Für mich lahmt an diesem Gesetz auch Vieles. So werden mit diesem Gesetz keine neuen Arbeitsplätze zur Verfügung stehen, um Langzeitarbeitslose zu vermitteln. Auch ein wirtschaftlicher Aufschwung wird nicht in ausreichendem Maße Arbeitsplätze schaffen. Es gibt noch sehr viele offene Fragen. Trotzdem sehe ich zur Zeit keine andere Möglichkeit als dieses Gesetz umzusetzen und als Solidargemeinschaft Hilfen anzubieten. Ich kenne schon all die Gegenargumente, wo man denn zuerst einmal anfangen sollte zu verändern. Von den Managergehältern bis zur Erbschafts- und Vermögenssteuer und der dahinter liegenden Meinung, erst mal an das Geld der „Reichen” zu gehen. Ich selber befürchte nur, dass das ziemlich kurz gedacht ist, nämlich national oder lokal begrenzt. Wir sind nicht allein auf der Welt. Und wer reich ist, der ist ganz schnell in Florida oder in Luxemburg oder auf den Bahamas oder in Liechtenstein, auch das Kleine Walsertal ist nicht weit.

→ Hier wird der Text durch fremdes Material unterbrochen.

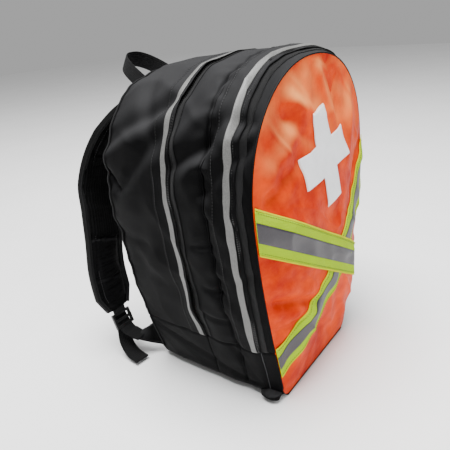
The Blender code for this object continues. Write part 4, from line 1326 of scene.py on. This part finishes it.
def shoulder_strap(word, side):
    body = f"shoulder_strap_{word}"
    line = row_frame(smooth_route(STRAP_ROUTE, 90), side)
    outward, across = strap_frame(line)
    share = np.linspace(0, 1, len(line))
    half = pad_half_width(share)
    size = joined((half - 0.0014) / PAD_HALF_WIDTH, 1)
    pad = swept(f"strap_pad_{word}_foam", line, outward,
                strap_profile(PAD_HALF_WIDTH, PAD_THICKNESS * 0.72, 24), STRAP_MESH, size)
    inflate(pad, 0.005)
    place = mesh_points(pad)
    travel, beside, out = on_line(place, line)
    length = run_of(line)[-1]
    share_at = travel / length
    nearest = np.clip((share_at * (len(line) - 1)).astype(int), 0, len(line) - 1)
    crease = np.zeros(len(place))
    for mark, depth in STRAP_CREASES:
        tilt = mark + 0.02 * noise_at(np.full((1, 3), mark), 1.0, 91)[0]
        crease += depth * bell(share_at - tilt - beside * 0.5, 0.01)
    for lane in (-STRAP_LANE, STRAP_LANE):
        crease += 0.0011 * bell(beside - lane * half[nearest], 0.0022) * (share_at > 0.05)
    push = np.sign(out) * (0.001 * noise_at(place, 0.03, 92) - crease)
    place = place + outward[nearest] * push[:, None]
    place = place + outward[nearest] * (0.0016 * noise_at(place, 0.055, 93))[:, None]
    set_points(pad, place)
    cloth_uv(pad.data, joined(beside, travel))
    pad.data.materials.clear()
    pad.data.materials.append(STRAP_MESH)
    pad.data.materials.append(NYLON)
    along, _, height = on_line(vectors(pad.data.polygons, "center"), line)
    plain = (along / length > NYLON_FROM) | (height > 0.002)
    pad.data.polygons.foreach_set("material_index", plain.astype(np.int32))
    finish_piece(pad, body, "black_mesh", f"strap_pad_{word}")
    for sign, edge in ((-1, "inner"), (1, "outer")):
        rim = line + across * (sign * (half - 0.0036))[:, None]
        binding = swept(f"strap_binding_{word}_{edge}", rim[1:-1], outward[1:-1],
                        strap_profile(0.0036, 0.0088, 14), WEBBING)
        finish_piece(binding, body, "black_webbing")
        for face in (-1, 1):
            row = line + across * (sign * half * STRAP_LANE)[:, None]
            row = row + outward * face * 0.0056
            name = f"strap_row_{word}_{edge}_{'face' if face > 0 else 'back'}"
            stitches(name, row[6:-4], outward[6:-4] * face, THREAD, body, "black_webbing")
    tops = row_frame(smooth_route(STRAP_TOP_ROUTE, 30), side)
    root = webbing_along(f"strap_root_{word}", tops, WEBBING_HALF + 0.002, 0.003)
    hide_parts(f"strap_anchor_{word}")
    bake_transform(root)
    low_run = row_frame(smooth_route(WEBBING_ROUTE, 60), side)
    webbing = swept(f"strap_webbing_{word}_cloth", low_run, strap_frame(low_run[::-1])[0][::-1],
                    strap_profile(WEBBING_HALF, WEBBING_THICKNESS), WEBBING)
    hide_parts(f"strap_webbing_{word}")
    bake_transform(webbing)
    keeper = row_frame(smooth_route(KEEPER_ROUTE, 20), side)
    piece = webbing_along(f"strap_keeper_{word}", keeper, WEBBING_HALF - 0.001, 0.005)
    finish_piece(piece, body, "black_webbing")
    tail = row_frame(smooth_route(TAIL_ROUTE, 50), side)
    piece = webbing_along(f"strap_tail_{word}_cloth", tail)
    finish_piece(piece, body, "black_webbing", f"strap_tail_{word}")


# ---- base ----------------------------------------------------------------------------------
BOARD_HALF_WIDTH, BOARD_FRONT, BOARD_BACK = 0.101, -0.106, 0.101


def base():
    """The cloth-covered board that the pack stands on, and the binding along its front."""
    rings = []
    for inset, z in ((0.004, 0.0002), (0.001, 0.001), (0.0, 0.002), (0.001, 0.0032)):
        low = (-BOARD_HALF_WIDTH + inset, 0, BOARD_FRONT + inset)
        high = (BOARD_HALF_WIDTH - inset, 0, BOARD_BACK - inset)
        flat = rounded_rectangle(low, high, 0.014)
        rings.append(to_world(flat[:, 0], flat[:, 1], z))
    piece = lofted("base_cloth", rings, NYLON, (0, 1))
    finish_piece(piece, "rear_section", "black_nylon", "base_board")
    line = to_world(np.linspace(-0.092, 0.092, 60), -0.1072, 0.0019)
    piece = swept("bottom_binding_webbing", line, np.array((0, 0.25, 1.0)),
                  strap_profile(0.003, 0.0016, 12), WEBBING)
    finish_piece(piece, "rear_section", "black_webbing", "bottom_binding")


GATHER_AT, GATHER_SIZE = (0.1085, -0.093, 0.0105), (0.017, 0.02, 0.0085)
GATHER_LOWEST = 0.0012


def gather(word, side, size):
    """Cloth bunched at a front bottom corner, where the side's fold is caught in the base seam."""
    turns, steps = 40, 22
    points = []
    for level in np.linspace(0, math.pi, steps):
        for turn in np.linspace(0, 2 * math.pi, turns, endpoint=False):
            pleat = 1 + 0.14 * math.cos(5 * turn + 1.5 * math.cos(level) + side)
            pleat += 0.07 * math.cos(11 * turn + 2.0 * level)
            radius = math.sin(level) * pleat * size
            x = GATHER_AT[0] + GATHER_SIZE[0] * size * math.cos(level)
            y = GATHER_AT[1] + GATHER_SIZE[1] * radius * math.cos(turn)
            z = GATHER_AT[2] + GATHER_SIZE[2] * radius * math.sin(turn)
            points.append((side * x, y, max(z, GATHER_LOWEST)))
    points = np.array(points)
    points = to_world(points[:, 0], points[:, 1], points[:, 2])
    piece = outward_normals(mesh_object(f"corner_gather_{word}", points,
                                        grid_faces(steps, turns, wrap_columns=True), NYLON,
                                        uv=points[:, (1, 2)]))
    finish_piece(piece, "middle_section", "black_nylon")


# ---- camera, light and floor ---------------------------------------------------------------
def camera():
    azimuth, elevation, roll = (math.radians(v) for v in (-52.834, 22.805, -4.879))
    back = Vector((math.sin(azimuth) * math.cos(elevation),
                   -math.cos(azimuth) * math.cos(elevation), math.sin(elevation)))
    right = (-back).cross(Vector((0, 0, 1))).normalized()
    up = right.cross(-back)
    rolled_right = math.cos(roll) * right + math.sin(roll) * up
    rolled_up = math.cos(roll) * up - math.sin(roll) * right
    data = bpy.data.cameras.new("camera")
    data.sensor_width = 36.0
    data.lens = 39.565
    data.clip_start = 0.01
    made = placed("camera", data)
    turn = Matrix((rolled_right, rolled_up, back)).transposed()
    place = Vector((-0.5668, -0.3842 - ORIGIN_DEPTH, 0.4959))
    made.matrix_world = Matrix.Translation(place) @ turn.to_4x4()
    bpy.context.scene.camera = made


def area_light(name, place, target, size, power):
    """A white square light, aimed at the target."""
    data = bpy.data.lights.new(name, "AREA")
    data.shape = "RECTANGLE"
    data.size = data.size_y = size
    data.energy = power
    turn = (Vector(target) - Vector(place)).to_track_quat("-Z", "Y").to_matrix()
    placed(name, data).matrix_world = Matrix.Translation(place) @ turn.to_4x4()


def studio():
    world = bpy.data.worlds.new("studio")
    bpy.context.scene.world = world
    world.use_nodes = True
    world.node_tree.nodes["Background"].inputs["Color"].default_value = (1, 1, 1, 1)
    world.node_tree.nodes["Background"].inputs["Strength"].default_value = 0.42
    n = Nodes("floor_paper")
    grain = n.add("ShaderNodeTexNoise", in_Scale=60.0, in_Detail=3.0)
    paper = n.ramp(grain.outputs["Fac"], [(0.3, grey(0.9)),
                                          (0.7, grey(0.93))])
    n.shade(Base_Color=paper, Roughness=0.9)
    size = 6.0
    floor = mesh_object("floor", [(-size, -size, 0), (size, -size, 0), (size, size, 0),
                                  (-size, size, 0)], [(0, 1, 2, 3)], n.material, smooth=False)
    area_light("key", (-0.35, 0.0, 2.6), (0, 0, 0.3), 1.6, 200)
    area_light("front", (-0.2, -2.0, 1.9), (0, 0, 0.3), 1.2, 18)


# ---- build ---------------------------------------------------------------------------------
camera()
studio()
rear_shell()
sleeve("middle_shell_cloth", FRONT_SPLIT + 0.0003, MAIN_SPLIT - 0.0003, "middle_section",
       "middle_shell", CENTRE_SEAM)
sleeve("front_gusset_cloth", FRONT_SEAM + 0.0002, FRONT_SPLIT - 0.0003, "front_lid",
       "front_gusset", FRONT_SEAM)
storm_flap("main", "rear_section", -0.0118, 21,
           ((-1, 0.165, 0.045, 0.0055), (-1, 0.42, 0.02, 0.004), (1, 0.2, 0.05, 0.004)),
           ("main_zip_flap", "main_reflective_strip"))
storm_flap("front", "middle_section", -0.0962, 22,
           ((-1, 0.215, 0.02, 0.0015), (1, 0.25, 0.05, 0.004)),
           ("front_zip_flap", "front_reflective_strip"))
ring_stitches("main_flap_row", 0.0155, 0.0016, "rear_section")
ring_stitches("front_flap_row", -0.0692, 0.0016, "middle_section")
zip_side("main_zip_rear", MAIN_SPLIT, 1, 0.014, "rear_section", ("main_zip_tape_rear",))
zip_side("main_zip_front", MAIN_SPLIT, -1, 0.01, "middle_section", ("main_zip_tape_front",))
zip_side("front_zip_rear", FRONT_SPLIT, 1, 0.006, "middle_section", ("front_zip_tape_rear",))
zip_side("front_zip_front", FRONT_SPLIT, -1, 0.0095, "front_lid", ("front_zip_tape_front",))
piping("back_edge_cord", BACK_EDGE - 0.001, 0.0019, 0.0004, WEBBING, "rear_section",
       "black_webbing", "back_edge_piping")
piping("centre_seam_cord", CENTRE_SEAM, 0.001, 0.0008, NYLON, "middle_section", "black_nylon",
       "centre_seam_piping", seam_wander)
# Thin black cord sunk into the front seam: partly piping, partly a painted shade line for the
# shadow in the seam.
piping("front_seam_cord", FRONT_SEAM, 0.0011, -0.0004, NYLON, "front_lid", "black_nylon",
       "front_seam_piping")
front_panel()
cross()
tapes()
for node, channels in (("back_pad_left", PAD_CHANNELS), ("back_pad_right", PAD_CHANNELS),
                       ("lumbar_pad", (0.077,))):
    back_pad(node, channels)
yoke()
divider()
pocket("divider_pocket", "divider_pocket", "divider_pocket_hem", "middle_section")
pocket("lid_pocket", "lid_mesh_pocket", "lid_pocket_hem", "front_lid")
elastic_loops("instrument_elastic", "instrument_loops", -1, 9, "middle_section")
elastic_loops("lower_elastic", "elastic_band_lower", -1, 4, "rear_section")
elastic_loops("upper_elastic", "elastic_band_upper", -1, 6, "rear_section")
haul_loop()
for word, side in (("left", -1), ("right", 1)):
    wing_tab(word, side)
    shoulder_strap(word, side)
gather("left", -1, 0.72)
gather("right", 1, 0.5)
base()
for finish, bevel, nodes in ((FOAM, 0.0006, ("frame_sheet",)),
                             (METAL, 0.0004, ("main_zip_slider", "front_zip_slider")),
                             (METAL, 0.0003, ("main_zip_pull", "front_zip_pull")),
                             (PLASTIC, 0.0008, ("ladder_lock_left", "ladder_lock_right"))):
    for node in nodes:
        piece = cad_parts[node]
        piece.data.materials.clear()
        piece.data.materials.append(finish)
        rounding = piece.modifiers.new("rounding", "BEVEL")
        rounding.width, rounding.segments = bevel, 3
        rounding.harden_normals = False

Wir glauben, dass die Veränderung des Sozialstaates wieder stärker die Bürgergesellschaft verlangt. Das Zusammenhalten in schwieriger Zeit. Wir brauchen den Traum, dass wir mit Verzicht eine schwierige Zeit, die uns viel abverlangen wird, bewältigen und wieder zu einer neuen volkswirtschaftlichen Stärke gelangen. In dieser Umgestaltung des Sozialstaates, der die niederen sozialen Schichten härter trifft als die oberen, müssen wir die Solidarität der Starken, der Reichen, der Verantwortlichen einfordern. Beginnen wir also unsere Potentiale neu zu entwickeln. Wir als Diakonie in der Altstadt versuchen z.B. in der Kirchlichen Allgemeinen Sozialarbeit (KASA) mit Rat und Tat für Andere dazu sein (dazu auch die Information der Leiterin der KASA, Frau Kuhles). Wir lösen nicht alle Probleme. Aber wir tun was wir können, damit die Bürger/innen ihr Selbsthilfepotential entdecken. So möchten wir sehr gerne einen „Laden” für günstige Einkäufe (Kleider + Hausrat) in der Altstadt eröffnen, in dem auch eine Infowand mit Angeboten und Nachfragen von Personen aus der Altstadt (oder der ganzen Stadt) steht, die sich gegenseitig über ihre Möglichkeiten an Hilfen informieren. Hoffentlich schaffen wir es aus dem Jammern heraus zu kommen und gemeinsam ausgewogene Hilfen zu gestalten die uns nicht überfordern sondern zu neuer Gemeinsamkeit führen.